As is a landscape to a blind man's eye:

But oft, in lonely rooms, and mid the din

Of towns and cities, I have owed to them,

In hours of weariness, sensations sweet …

With tranquil restoration.

Philip James de Loutherbourg, The River Wye at Tintern Abbey, 1805

The dichotomy of town and country forms the backbone of the poem, with the latter repeatedly being invoked as a counter to the pernicious influence of the former:

          how oft,

In darkness, and amid the many shapes

Of joyless day-light; when the fretful stir

Unprofitable, and the fever of the world,

Have hung upon the beatings of my heart,

How oft, in spirit, have I turned to thee

O sylvan Wye! Thou wanderer through the woods,

How often has my spirit turned to thee!

This expression of gratitude was to recur in The Prelude, where the poet once more acknowledged his debt to nature for enabling him to dwell in the cities without succumbing to the base emotions that, he held, they habitually fostered:

If, mingling with the world, I am content

With my own modest pleasures, and have lived …

                removed

From little enmities and low desires,

The gift is yours …

Ye winds and sounding cataracts! 'tis yours,

Ye mountains! thine, O Nature!

6.

Why? Why would proximity to a cataract, a mountain or any other form of nature render one any less likely to experience ‘enmities and low desires' than proximity to crowded streets?
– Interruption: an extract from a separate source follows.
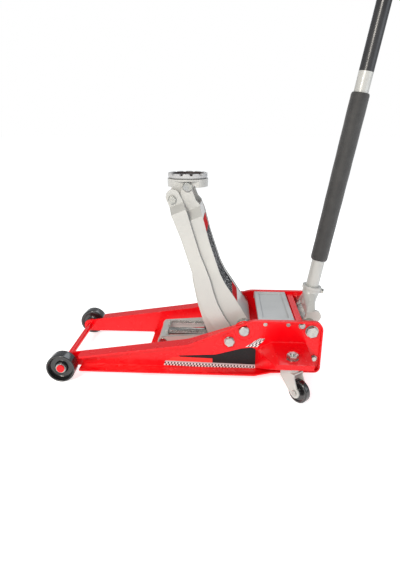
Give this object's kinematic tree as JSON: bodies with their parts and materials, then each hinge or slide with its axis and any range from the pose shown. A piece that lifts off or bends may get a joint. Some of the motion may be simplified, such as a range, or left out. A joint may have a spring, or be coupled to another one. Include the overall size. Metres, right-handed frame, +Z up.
{
  "type": "hydraulic trolley jack",
  "caption": "Low-profile hydraulic trolley jack, arm raised: flanged side plates, front rollers, rear swivel casters, notched saddle, ram linkage and a pump handle.",
  "frame": {"origin": "on the ground, at the middle of the jack's overall length and width", "axes": "+X to the rear (handle end), -X to the front wheels, +Y to the right side, +Z up"},
  "size_m": [0.8428, 0.4828, 1.2001],
  "materials": {
    "red_paint": "glossy red enamel on pressed steel",
    "grey_paint": "light grey enamel on the lift arm, bars and socket",
    "tray_paint": "light grey enamel on the tray cover",
    "black_paint": "black enamel on the handle tubes and hydraulic unit",
    "zinc": "zinc plated fasteners and shafts",
    "chromed_rod": "polished hard-chromed ram and plungers",
    "spring_steel": "bright spring wire",
    "wheel_iron": "cast iron roller wheels with worn treads",
    "saddle_iron": "cast saddle, painted grey",
    "rubber_pad": "black rubber",
    "foam": "closed-cell foam sleeve"
  },
  "bodies": {
    "chassis": {"left_side_plate": "red_paint", "right_side_plate": "red_paint", "left_caster_bracket": "red_paint", "right_caster_bracket": "red_paint", "front_axle": "red_paint", "front_axle_collars": "red_paint", "front_wheel_clips": "zinc", "front_cross_tie": "red_paint", "rear_spacer_bar": "red_paint", "rear_strap": "red_paint", "rear_cross_bolts": "zinc", "tray_cover": "tray_paint", "tray_screws": "zinc", "caster_studs": "zinc", "caster_nuts": "zinc", "hydraulic_cylinder": "black_paint", "oil_tank": "black_paint", "oil_tank_cap": "black_paint", "oil_filler_plug": "zinc", "pump_block": "black_paint", "pump_springs": "spring_steel", "arm_pivot_shaft": "zinc", "arm_pivot_spacers": "zinc", "levelling_bar_bolts": "zinc", "socket_bolts": "zinc"},
    "lift_arm": {"lift_arm": "grey_paint"},
    "levelling_bars": {"left_levelling_bar": "grey_paint", "right_levelling_bar": "grey_paint"},
    "saddle_bracket": {"saddle_bracket": "grey_paint", "saddle_pin": "zinc", "bracket_bolts": "zinc"},
    "saddle": {"saddle": "saddle_iron", "saddle_retaining_clip": "zinc", "saddle_pad": "rubber_pad"},
    "crosshead": {"crosshead": "grey_paint", "crosshead_pin": "zinc", "ram": "chromed_rod", "left_return_spring": "spring_steel", "right_return_spring": "spring_steel"},
    "pull_links": {"left_pull_link": "grey_paint", "right_pull_link": "grey_paint", "link_pins": "zinc"},
    "pump_plungers": {"pump_plungers": "chromed_rod"},
    "release_valve": {"release_valve": "zinc"},
    "handle_socket": {"handle_socket": "grey_paint", "pump_push_bar": "zinc", "handle_clamp_screw": "zinc"},
    "handle": {"lower_handle_tube": "grey_paint", "upper_handle_tube": "black_paint", "handle_spigot": "black_paint", "foam_sleeve": "foam", "hand_grip": "rubber_pad"},
    "left_front_wheel": {"left_front_wheel": "wheel_iron"},
    "right_front_wheel": {"right_front_wheel": "wheel_iron"},
    "left_caster_fork": {"left_caster_fork": "grey_paint", "left_caster_axle": "zinc"},
    "right_caster_fork": {"right_caster_fork": "grey_paint", "right_caster_axle": "zinc"},
    "left_caster_wheel": {"left_caster_wheel": "wheel_iron"},
    "right_caster_wheel": {"right_caster_wheel": "wheel_iron"}
  },
  "joints": [
    {"name": "arm_lift", "type": "hinge", "parent": "chassis", "child": "lift_arm", "pos_m": [0.07008, 0, 0.1273], "axis": [0, -1, 0], "range_deg": [0, 78.5]},
    {"name": "levelling_bars", "type": "hinge", "parent": "chassis", "child": "levelling_bars", "pos_m": [0.03408, 0, 0.0983], "axis": [0, -1, 0], "range_deg": [-0.5, 79]},
    {"name": "saddle_bracket_tilt", "type": "hinge", "parent": "lift_arm", "child": "saddle_bracket", "pos_m": [-0.07294, 0, 0.4706], "axis": [0, -1, 0], "range_deg": [-79, 0.5]},
    {"name": "saddle_turn", "type": "hinge", "parent": "saddle_bracket", "child": "saddle", "pos_m": [-0.07544, 0, 0.487], "axis": [0, 0, 1], "continuous": true},
    {"name": "ram_slide", "type": "slide", "parent": "chassis", "child": "crosshead", "axis": [1, 0, 0], "range_m": [-0.001, 0.0835], "deforming": ["left_return_spring", "right_return_spring"]},
    {"name": "pull_link_tilt", "type": "hinge", "parent": "crosshead", "child": "pull_links", "pos_m": [-0.14092, 0, 0.069], "axis": [0, 1, 0], "range_deg": [-0.3, 4.26]},
    {"name": "pump_stroke", "type": "hinge", "parent": "chassis", "child": "handle_socket", "pos_m": [0.23588, 0, 0.1305], "axis": [0, 1, 0], "range_deg": [-6, 45]},
    {"name": "plunger_slide", "type": "slide", "parent": "chassis", "child": "pump_plungers", "axis": [-1, 0, 0], "range_m": [-0.0045, 0.0295], "deforming": ["pump_springs"]},
    {"name": "handle_twist", "type": "hinge", "parent": "handle_socket", "child": "handle", "pos_m": [0.24083, 0, 0.16211], "axis": [0.1547, 0, 0.988], "range_deg": [-30, 90]},
    {"name": "release_valve_turn", "type": "hinge", "parent": "chassis", "child": "release_valve", "pos_m": [0.18808, 0, 0.07], "axis": [1, 0, 0], "range_deg": [-31, 91]},
    {"name": "left_front_wheel_spin", "type": "hinge", "parent": "chassis", "child": "left_front_wheel", "pos_m": [-0.38522, -0.1455, 0.0362], "axis": [0, 1, 0], "continuous": true},
    {"name": "right_front_wheel_spin", "type": "hinge", "parent": "chassis", "child": "right_front_wheel", "pos_m": [-0.38522, 0.1455, 0.0362], "axis": [0, 1, 0], "continuous": true},
    {"name": "left_caster_swivel", "type": "hinge", "parent": "chassis", "child": "left_caster_fork", "pos_m": [0.17908, -0.195, 0.08], "axis": [0, 0, 1], "continuous": true},
    {"name": "right_caster_swivel", "type": "hinge", "parent": "chassis", "child": "right_caster_fork", "pos_m": [0.17908, 0.195, 0.08], "axis": [0, 0, 1], "continuous": true},
    {"name": "left_caster_wheel_spin", "type": "hinge", "parent": "left_caster_fork", "child": "left_caster_wheel", "pos_m": [0.19579, -0.21492, 0.028], "axis": [0.766, 0.6428, 0], "continuous": true},
    {"name": "right_caster_wheel_spin", "type": "hinge", "parent": "right_caster_fork", "child": "right_caster_wheel", "pos_m": [0.19579, 0.21492, 0.028], "axis": [-0.766, 0.6428, 0], "continuous": true}
  ],
  "couplings": [
    {"joint": "levelling_bars", "follows": "arm_lift", "ratio": 1},
    {"joint": "saddle_bracket_tilt", "follows": "arm_lift", "ratio": -1},
    {"joint": "ram_slide", "follows": "arm_lift", "m_per_rad": 0.060015},
    {"joint": "pull_link_tilt", "follows": "arm_lift", "ratio": 0.050415},
    {"joint": "plunger_slide", "follows": "pump_stroke", "m_per_rad": 0.0365},
    {"joint": "release_valve_turn", "follows": "handle_twist", "ratio": 1}
  ]
}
The Lake District offered suggestions. M. and I rose early on our first morning and went down to the Mortal Man's breakfast room, which was painted pink and overlooked a luxuriant valley. It was raining heavily but the landlord assured us, before serving us porridge and informing us that eggs would cost extra, that this was but a passing shower. A tape recorder was playing Peruvian pipe music, interspersed with highlights of Handel's Messiah. Having eaten, we packed a rucksack and drove to the town of Ambleside, where we bought a few items to take with us on a walk: a compass, a waterproof map holder, water, chocolate and some sandwiches.